** BEGIN Data for the task **

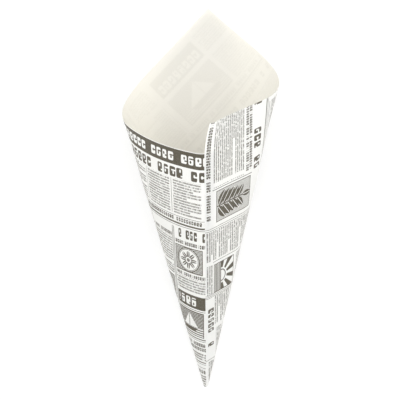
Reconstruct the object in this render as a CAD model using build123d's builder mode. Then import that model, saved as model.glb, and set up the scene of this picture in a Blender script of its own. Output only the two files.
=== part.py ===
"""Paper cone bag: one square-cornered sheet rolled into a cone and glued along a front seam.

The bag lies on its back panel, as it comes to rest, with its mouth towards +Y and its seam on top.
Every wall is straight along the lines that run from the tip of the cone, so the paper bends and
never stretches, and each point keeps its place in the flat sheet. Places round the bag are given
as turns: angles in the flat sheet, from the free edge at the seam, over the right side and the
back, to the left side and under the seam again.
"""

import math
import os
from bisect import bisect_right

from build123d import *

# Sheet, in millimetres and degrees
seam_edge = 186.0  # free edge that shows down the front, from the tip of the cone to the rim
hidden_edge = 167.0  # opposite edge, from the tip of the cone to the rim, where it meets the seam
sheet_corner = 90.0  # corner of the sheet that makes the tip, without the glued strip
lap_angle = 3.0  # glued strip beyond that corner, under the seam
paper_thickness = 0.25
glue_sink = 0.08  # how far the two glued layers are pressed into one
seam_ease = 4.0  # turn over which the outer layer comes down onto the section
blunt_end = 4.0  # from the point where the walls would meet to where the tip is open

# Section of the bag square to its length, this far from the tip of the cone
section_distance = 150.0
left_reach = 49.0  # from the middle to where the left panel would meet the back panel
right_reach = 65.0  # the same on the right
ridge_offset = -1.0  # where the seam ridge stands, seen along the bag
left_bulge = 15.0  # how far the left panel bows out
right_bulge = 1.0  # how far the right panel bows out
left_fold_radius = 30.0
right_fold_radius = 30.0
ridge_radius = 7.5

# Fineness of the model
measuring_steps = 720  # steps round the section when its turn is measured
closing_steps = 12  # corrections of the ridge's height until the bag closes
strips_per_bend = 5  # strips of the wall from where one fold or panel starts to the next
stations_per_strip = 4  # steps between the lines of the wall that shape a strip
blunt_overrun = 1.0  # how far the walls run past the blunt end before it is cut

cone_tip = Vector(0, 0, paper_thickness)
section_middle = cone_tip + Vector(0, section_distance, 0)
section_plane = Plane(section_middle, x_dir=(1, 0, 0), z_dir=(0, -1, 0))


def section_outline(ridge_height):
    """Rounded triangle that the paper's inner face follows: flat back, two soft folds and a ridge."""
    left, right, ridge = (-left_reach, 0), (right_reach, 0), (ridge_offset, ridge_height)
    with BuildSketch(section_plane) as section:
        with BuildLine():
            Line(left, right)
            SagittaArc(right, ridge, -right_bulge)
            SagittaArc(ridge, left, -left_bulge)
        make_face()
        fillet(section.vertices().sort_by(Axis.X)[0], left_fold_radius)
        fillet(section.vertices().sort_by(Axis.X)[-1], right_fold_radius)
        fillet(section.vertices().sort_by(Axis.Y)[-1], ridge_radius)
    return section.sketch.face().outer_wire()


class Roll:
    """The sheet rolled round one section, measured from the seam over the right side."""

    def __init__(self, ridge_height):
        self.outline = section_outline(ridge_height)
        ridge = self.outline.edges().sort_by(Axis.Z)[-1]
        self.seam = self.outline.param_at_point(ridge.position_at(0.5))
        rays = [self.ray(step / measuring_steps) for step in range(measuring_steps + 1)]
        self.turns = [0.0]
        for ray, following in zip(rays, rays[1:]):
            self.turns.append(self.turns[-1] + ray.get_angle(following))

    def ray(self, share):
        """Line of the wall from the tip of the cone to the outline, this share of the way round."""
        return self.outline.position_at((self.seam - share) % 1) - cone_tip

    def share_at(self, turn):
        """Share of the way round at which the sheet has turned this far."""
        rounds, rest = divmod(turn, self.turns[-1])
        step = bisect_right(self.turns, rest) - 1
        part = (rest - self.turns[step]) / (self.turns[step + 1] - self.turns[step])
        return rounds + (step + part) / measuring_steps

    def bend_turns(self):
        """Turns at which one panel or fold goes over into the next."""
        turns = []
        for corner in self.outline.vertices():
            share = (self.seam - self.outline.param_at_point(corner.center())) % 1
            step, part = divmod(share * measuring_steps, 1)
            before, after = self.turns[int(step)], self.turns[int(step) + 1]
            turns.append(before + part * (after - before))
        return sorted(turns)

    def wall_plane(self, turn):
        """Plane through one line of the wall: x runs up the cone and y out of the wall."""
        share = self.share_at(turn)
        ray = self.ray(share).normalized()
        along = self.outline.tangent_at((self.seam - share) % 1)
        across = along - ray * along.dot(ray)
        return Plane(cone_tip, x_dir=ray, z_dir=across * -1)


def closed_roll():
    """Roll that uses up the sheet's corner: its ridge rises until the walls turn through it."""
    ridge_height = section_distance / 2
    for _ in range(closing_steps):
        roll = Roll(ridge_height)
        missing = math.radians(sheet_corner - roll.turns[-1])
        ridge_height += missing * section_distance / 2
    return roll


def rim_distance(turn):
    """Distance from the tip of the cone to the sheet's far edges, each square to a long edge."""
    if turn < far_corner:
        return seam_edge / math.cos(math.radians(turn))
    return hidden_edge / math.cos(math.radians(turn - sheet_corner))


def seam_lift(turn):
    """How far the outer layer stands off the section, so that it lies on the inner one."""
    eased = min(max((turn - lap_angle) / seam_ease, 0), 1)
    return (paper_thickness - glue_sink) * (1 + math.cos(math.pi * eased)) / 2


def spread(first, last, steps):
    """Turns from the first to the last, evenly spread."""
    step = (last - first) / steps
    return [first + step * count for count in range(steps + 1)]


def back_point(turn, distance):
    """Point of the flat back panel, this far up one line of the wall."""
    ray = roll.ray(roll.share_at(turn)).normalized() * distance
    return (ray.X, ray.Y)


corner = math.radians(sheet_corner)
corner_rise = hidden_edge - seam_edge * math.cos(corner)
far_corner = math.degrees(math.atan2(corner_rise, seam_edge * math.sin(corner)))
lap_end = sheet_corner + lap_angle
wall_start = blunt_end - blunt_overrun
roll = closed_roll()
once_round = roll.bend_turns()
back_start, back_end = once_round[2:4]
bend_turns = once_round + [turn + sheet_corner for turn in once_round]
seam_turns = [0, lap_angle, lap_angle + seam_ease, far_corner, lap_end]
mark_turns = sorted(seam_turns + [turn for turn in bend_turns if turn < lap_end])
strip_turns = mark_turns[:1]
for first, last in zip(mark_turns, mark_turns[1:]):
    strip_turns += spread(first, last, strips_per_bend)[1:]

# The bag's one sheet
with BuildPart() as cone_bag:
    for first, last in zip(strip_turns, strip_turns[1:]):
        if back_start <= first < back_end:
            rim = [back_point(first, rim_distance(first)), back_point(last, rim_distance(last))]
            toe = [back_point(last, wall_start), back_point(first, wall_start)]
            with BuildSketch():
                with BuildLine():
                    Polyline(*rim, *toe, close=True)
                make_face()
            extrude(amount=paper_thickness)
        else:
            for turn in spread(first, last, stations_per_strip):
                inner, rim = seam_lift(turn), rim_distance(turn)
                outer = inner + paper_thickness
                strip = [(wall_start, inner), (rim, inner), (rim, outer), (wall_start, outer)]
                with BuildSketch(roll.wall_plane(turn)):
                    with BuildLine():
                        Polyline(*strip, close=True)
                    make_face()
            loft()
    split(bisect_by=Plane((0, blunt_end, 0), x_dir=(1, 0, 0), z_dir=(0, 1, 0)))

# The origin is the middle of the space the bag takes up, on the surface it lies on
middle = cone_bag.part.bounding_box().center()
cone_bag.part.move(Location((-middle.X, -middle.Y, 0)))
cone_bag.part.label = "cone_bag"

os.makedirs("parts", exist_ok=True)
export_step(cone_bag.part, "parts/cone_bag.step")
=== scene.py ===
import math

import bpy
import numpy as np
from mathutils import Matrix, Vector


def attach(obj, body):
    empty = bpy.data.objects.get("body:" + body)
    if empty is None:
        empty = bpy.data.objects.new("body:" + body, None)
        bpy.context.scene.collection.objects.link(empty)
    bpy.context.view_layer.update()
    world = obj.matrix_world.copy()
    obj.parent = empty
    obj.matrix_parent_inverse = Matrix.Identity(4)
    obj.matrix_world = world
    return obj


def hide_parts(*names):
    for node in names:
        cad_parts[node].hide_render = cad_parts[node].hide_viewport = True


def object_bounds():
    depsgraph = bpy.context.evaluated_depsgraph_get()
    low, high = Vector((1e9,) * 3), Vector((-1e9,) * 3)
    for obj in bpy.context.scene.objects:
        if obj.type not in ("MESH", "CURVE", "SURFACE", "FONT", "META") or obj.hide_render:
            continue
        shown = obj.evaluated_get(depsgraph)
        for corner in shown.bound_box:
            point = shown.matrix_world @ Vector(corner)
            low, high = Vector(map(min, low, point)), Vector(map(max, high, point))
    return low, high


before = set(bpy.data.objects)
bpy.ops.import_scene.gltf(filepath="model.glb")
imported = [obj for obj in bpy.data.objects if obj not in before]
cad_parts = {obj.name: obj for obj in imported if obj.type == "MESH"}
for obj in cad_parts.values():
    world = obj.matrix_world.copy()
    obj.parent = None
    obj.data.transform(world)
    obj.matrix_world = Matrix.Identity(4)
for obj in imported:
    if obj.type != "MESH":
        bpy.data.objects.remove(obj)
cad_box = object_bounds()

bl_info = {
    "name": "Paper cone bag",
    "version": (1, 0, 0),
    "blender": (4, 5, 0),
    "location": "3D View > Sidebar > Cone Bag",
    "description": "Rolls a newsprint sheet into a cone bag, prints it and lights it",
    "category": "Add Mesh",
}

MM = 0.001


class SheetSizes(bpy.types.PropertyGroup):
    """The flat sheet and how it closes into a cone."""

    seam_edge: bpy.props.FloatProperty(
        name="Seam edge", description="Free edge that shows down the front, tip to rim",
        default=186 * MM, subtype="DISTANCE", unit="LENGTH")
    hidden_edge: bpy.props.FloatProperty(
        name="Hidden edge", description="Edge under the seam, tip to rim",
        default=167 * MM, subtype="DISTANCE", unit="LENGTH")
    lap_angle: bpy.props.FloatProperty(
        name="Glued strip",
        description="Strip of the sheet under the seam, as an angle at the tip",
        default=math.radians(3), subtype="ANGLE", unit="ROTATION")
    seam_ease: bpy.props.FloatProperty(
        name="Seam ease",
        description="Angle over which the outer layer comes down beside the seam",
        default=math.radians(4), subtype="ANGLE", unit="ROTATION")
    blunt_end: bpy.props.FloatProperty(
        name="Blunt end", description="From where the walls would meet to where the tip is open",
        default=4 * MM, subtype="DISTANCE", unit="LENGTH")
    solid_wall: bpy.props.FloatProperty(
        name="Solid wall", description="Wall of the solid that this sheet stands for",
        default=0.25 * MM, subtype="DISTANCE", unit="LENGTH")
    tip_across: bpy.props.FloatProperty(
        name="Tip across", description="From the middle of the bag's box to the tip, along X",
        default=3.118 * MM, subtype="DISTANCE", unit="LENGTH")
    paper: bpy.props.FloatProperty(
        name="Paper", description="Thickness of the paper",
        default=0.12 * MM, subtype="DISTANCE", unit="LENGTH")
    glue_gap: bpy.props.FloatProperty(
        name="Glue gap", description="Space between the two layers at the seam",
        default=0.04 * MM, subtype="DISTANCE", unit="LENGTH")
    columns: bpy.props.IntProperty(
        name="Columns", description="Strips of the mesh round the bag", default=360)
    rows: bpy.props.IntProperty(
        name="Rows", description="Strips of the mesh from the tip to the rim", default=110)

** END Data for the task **
** BEGIN Data for the task **

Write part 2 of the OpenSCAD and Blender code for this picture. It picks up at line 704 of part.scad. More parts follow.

** END Data for the task **

Reproduce exactly the lines from the line with "# The origin" to the line with "bpy.context.view_layer.update()", both end lines included.

# The origin is the middle of the space the bag takes up, on the surface it lies on
middle = cone_bag.part.bounding_box().center()
cone_bag.part.move(Location((-middle.X, -middle.Y, 0)))
cone_bag.part.label = "cone_bag"

os.makedirs("parts", exist_ok=True)
export_step(cone_bag.part, "parts/cone_bag.step")
=== scene.py ===
import math

import bpy
import numpy as np
from mathutils import Matrix, Vector


def attach(obj, body):
    empty = bpy.data.objects.get("body:" + body)
    if empty is None:
        empty = bpy.data.objects.new("body:" + body, None)
        bpy.context.scene.collection.objects.link(empty)
    bpy.context.view_layer.update()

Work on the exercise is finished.